PC: That would be just about perfect. And all you have are tech problems.
CA: Just announce to the audience: I haven’t prepared anything. I’m seeing the reflection of Jeremy Lin in the window of the bar, here. I have a little bit of Linsanity.
PC: I love basketball. It’s the only sport I really watch.
CA: Even Kobe said this guy’s for real, how come nobody knew? We need to figure out what’s wrong with the system.
PC: It wasn’t until an hour into our holiday party at this bowling alley that I realized that Cory’s made work about bowling.

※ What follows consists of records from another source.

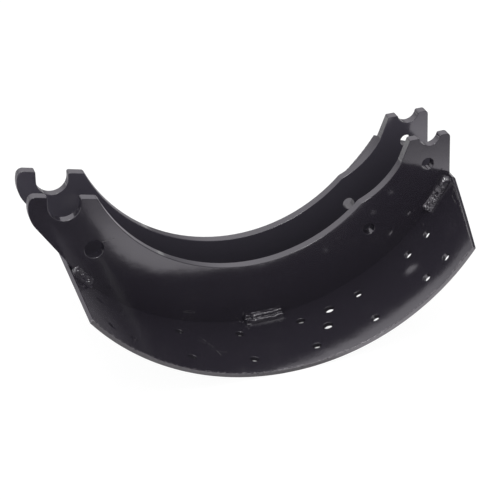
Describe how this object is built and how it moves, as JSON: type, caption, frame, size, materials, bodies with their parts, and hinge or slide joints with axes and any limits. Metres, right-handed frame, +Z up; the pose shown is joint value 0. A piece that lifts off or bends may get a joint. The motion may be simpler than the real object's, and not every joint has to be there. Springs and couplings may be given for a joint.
{
  "type": "brake shoe",
  "caption": "Unlined drum brake shoe: a curved table with rivet holes, two upright webs with an anchor pin hook and a cam roller notch, and stitch welds.",
  "frame": {"origin": "on the anchor pin axis, midway between the two webs", "axes": "+X from the anchor end to the cam end, +Y along the anchor pin axis, +Z up away from the table's lowest line, on which the shoe stands"},
  "size_m": [0.3471, 0.219, 0.1499],
  "materials": {
    "black_paint": "gloss black paint over bare steel plate"
  },
  "bodies": {
    "root": {"shoe_table": "black_paint", "front_web": "black_paint", "rear_web": "black_paint", "weld_front_anchor": "black_paint", "weld_front_middle": "black_paint", "weld_front_cam": "black_paint", "weld_rear_anchor": "black_paint", "weld_rear_middle": "black_paint", "weld_rear_cam": "black_paint"}
  },
  "joints": []
}
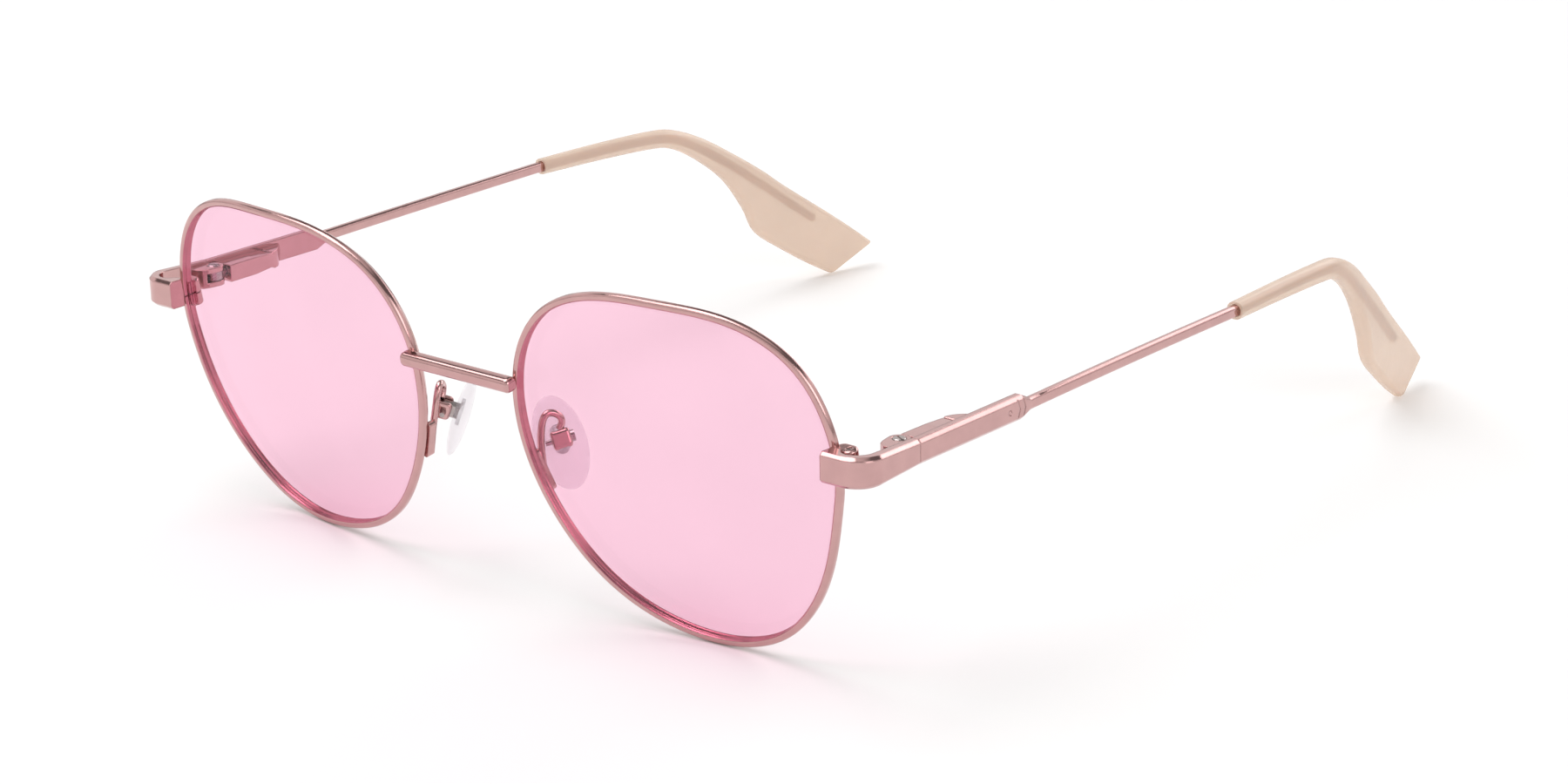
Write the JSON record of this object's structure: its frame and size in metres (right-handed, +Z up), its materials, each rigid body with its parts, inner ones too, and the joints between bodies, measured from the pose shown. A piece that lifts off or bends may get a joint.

CA: My work that has bowling in it isn’t really about bowling. Bowling is a metaphor for whatever it means to be alive. We see other things in this stuff. It affirms other parts of ourselves. In Jeremy Lin, one person might see a way to affirm his hope that the world can’t be predicted by data crunching.
PC: Life in its most interesting form: a surprise.
CA: I saw someone with confidence: Can you even imagine having that kind of confidence? In the end sports are unambiguous. Somebody wins and somebody loses.
PC: Duchamp talks about that in terms of chess. He says it’s completely Cartesian. It doesn’t have the ambiguity and confusion you have in art. That’s why he loved it. There’s a winner and a loser. The moves are logical, but the logic only reveals itself at the end. You’re playing against an opponent, and he’s thinking of his moves, and its not until you’re fucking up or losing that you realize what their logic is – but there is a logic. He’s planning your demise, but you just can’t see how he’s planning it, because you’re busy planning his demise. And that clarity is what gave him the most pleasure.
In making work, it makes me more sensitive to the multiplicity of things. For example, in Cory’s show at the Whitney – the piece had to do with bowling only insofar as it didn’t. Art is a reminder that what is, isn’t. In other words, whatever art is saying, it is always also saying, “this is not it.” And there’s real freedom in that, and pleasure.